John McCain, Tax-Slashing Cynic

Michael Cooper paints an unflattering picture of both McCain and Bush's "deficit-swelling tax cuts."

A Sunday "Political Memo" by Michael Cooper, "A Candidate Embraces Opposites," dwelt on the apparent contradictions tearing apart the candidacy of John McCain. Cooper focused laser-like on inconsistencies in McCain's record while swiping at the Bush tax cuts, which were apparently good only for "deficit-swelling" and didn't help the economy at all.


At the presidential debate in Nashville last Tuesday, Senator John McCain made his case for fiscally conservative, smaller government, calling for an "across the board" spending freeze and denouncing what he described as Senator Barack Obama's "government will do this and government will do that" approach to health care.


But Mr. McCain's big proposal that night was to spend $300 billion in taxpayer money to buy bad mortgages from banks and refinance them, a plan conservatives quickly condemned as an expensive effort to nationalize the mortgage industry.


....


Mr.

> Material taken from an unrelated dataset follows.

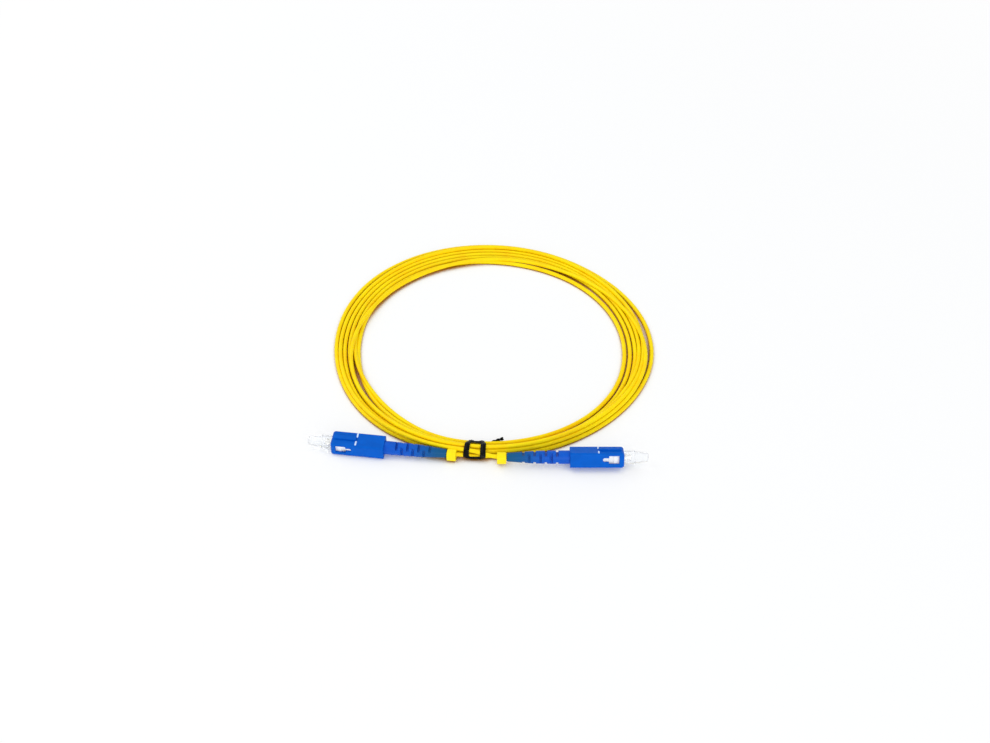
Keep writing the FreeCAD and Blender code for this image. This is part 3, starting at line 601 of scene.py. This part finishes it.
# %% Rule: the cutting blocks of the slots
SLOTS_FROM = 30.9
SLOT_PITCH = 2.6
BLOCK_BREADTH = 9.0
slot_rule, sizes = new_rule("boot_slots", {
    "Count": 4, "First": 0.0, "Pitch": 2 * SLOT_PITCH, "Width": 1.2, "Web": 2.9, "Depth": 3.0})
half_web = add(slot_rule, "ShaderNodeMath", {"operation": "MULTIPLY"}, _0=sizes["Web"], _1=0.5)
half_depth = add(slot_rule, "ShaderNodeMath", {"operation": "MULTIPLY"}, _0=sizes["Depth"],
                 _1=0.5)
away = add(slot_rule, "ShaderNodeMath", {"operation": "ADD"}, _0=half_web.outputs[0],
           _1=half_depth.outputs[0])
block_size = add(slot_rule, "ShaderNodeCombineXYZ", X=sizes["Width"], Y=BLOCK_BREADTH,
                 Z=sizes["Depth"])
block = add(slot_rule, "GeometryNodeMeshCube", Size=block_size.outputs[0])
pitch = add(slot_rule, "ShaderNodeCombineXYZ", X=sizes["Pitch"])
both = add(slot_rule, "GeometryNodeJoinGeometry")
for side in (-1, 1):
    height = add(slot_rule, "ShaderNodeMath", {"operation": "MULTIPLY"}, _0=away.outputs[0],
                 _1=float(side))
    start = add(slot_rule, "ShaderNodeCombineXYZ", X=sizes["First"], Z=height.outputs[0])
    row = add(slot_rule, "GeometryNodeMeshLine", Count=sizes["Count"],
              Start_Location=start.outputs[0], Offset=pitch.outputs[0])
    blocks = add(slot_rule, "GeometryNodeInstanceOnPoints", Points=row.outputs["Mesh"],
                 Instance=block.outputs["Mesh"])
    slot_rule.links.new(blocks.outputs["Instances"], both.inputs["Geometry"])
print("slot rule has", len(slot_rule.nodes), "nodes")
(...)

McCain's economic policy centers on extending President Bush's deficit-swelling tax cuts and on cutting even more corporate taxes. But at the same time, Mr. McCain has vowed to balance the federal budget by the end of his term, a pledge he has reiterated even with the fiscal crisis threatening to throw the budget even deeper into the red.


....


But Mr. McCain's detractors see his contradictory proposals as a cynical effort to be all things to all people, and as evidence that policy proposals often seem to take a back seat in his campaign to less tangible things like biography and character.


Did Kerry not run on biography (his three month tour of Vietnam) to the Times' appreciation in 2004?


Later, Cooper took delight in turning McCain's stump speech against him:


In recent days Mr. McCain has sought to sow doubt about his Democratic rival by asking at rallies, "Who is the real Barack Obama?" But the same question could just as easily be asked of Mr. McCain. He has at times described himself as an heir to the hands-off conservatism made famous by the man whose Senate seat he now holds, Barry Goldwater. But these days he more often cites as his model Theodore Roosevelt, who took a far more expansive view of the role of government both at home and abroad.